When the current crash came in 2013, investors wound up having to liquidate their investments in order to meet “margin calls” (in other words, “pay up or else”), selling these junk bonds at a fraction of what they had paid for them, then having to sell other assets – including valuables, real estate and more – in order to cover the losses.
The current crisis has drawn in several of Puerto Rico's public corporations, including those that operate vital public services, such as the Puerto Rico Electric Power Authority (PREPA).
In a situation like this, a privately-held company can seek protection under Chapter 11 of the federal Bankruptcy Code. Similarly, a municipal government (a city or county) can file under Chapter 9. However, public corporations such as PREPA “fall into an unintended gap in the legal system.” Neither proverbial fish nor fowl, such entities have no options when it comes to fending off creditors long enough to overcome financial difficulties.
Concerned that current legal action by investment firms could interfere with the delivery of services to ratepayers and threaten jobs, the legislature in San Juan passed the Debt Enforcement and Recovery Act in June of 2014. While well-intentioned (and applicable only to public corporations, not to issuers of general obligation bonds), those who wrote the law overlooked the Supremacy Clause of the U.S. Constitution. Article Six, Clause 2 provides:
[T]he Laws of the United States which shall be made in Pursuance thereof; and all Treaties made, or which shall be made, under the Authority of the United States, shall be the supreme Law of the Land; and the Judges in every State shall be bound thereby, any Thing in the Constitution or Laws of any State to the Contrary notwithstanding.
In short, U.S. federal law trumps state – and in the present case, Commonwealth – legislation. This includes bankruptcy law, which is under federal jurisdiction; a state or territory cannot pass its own laws in this regard. That was the recent ruling of federal Judge Francisco Besosa, who struck down Puerto Rico's law in a 75 page ruling. The plaintiffs in the case – which include Blue Mountain Capital as well as mutual funds under management of Franklin Templeton and Oppenheimer Funds – can proceed with attempts to recoup their losses on behalf of their investors.

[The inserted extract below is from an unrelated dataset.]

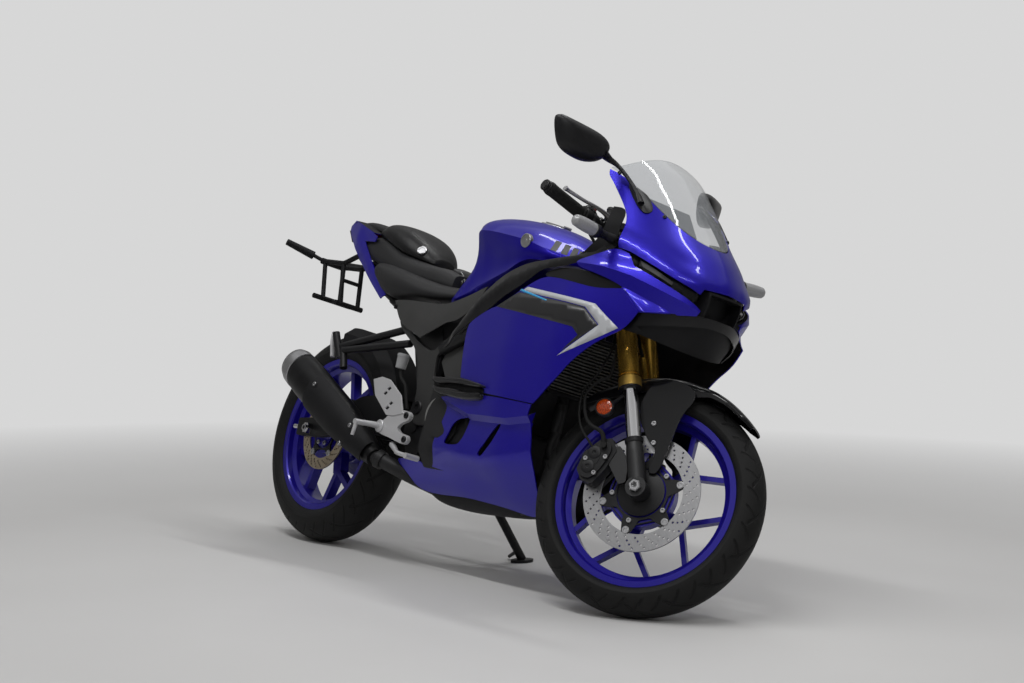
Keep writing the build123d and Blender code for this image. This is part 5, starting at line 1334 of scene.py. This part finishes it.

It raises the question, however, of just what the plaintiffs might be able to recover. The original problems remain. A spokesperson for Puerto Rico's General Development Bank told the New York Times that they will review “all the aspects of the ruling” and “decide on a course of action.” At the same time, a chief executive with private equity firm Fundamental Advisors, which is invested in Puerto Rican bonds, calls the ruling “a victory for the rule of law,” but admitted to the Times that “the question is what’s next in terms of dealing with PREPA’s debt.”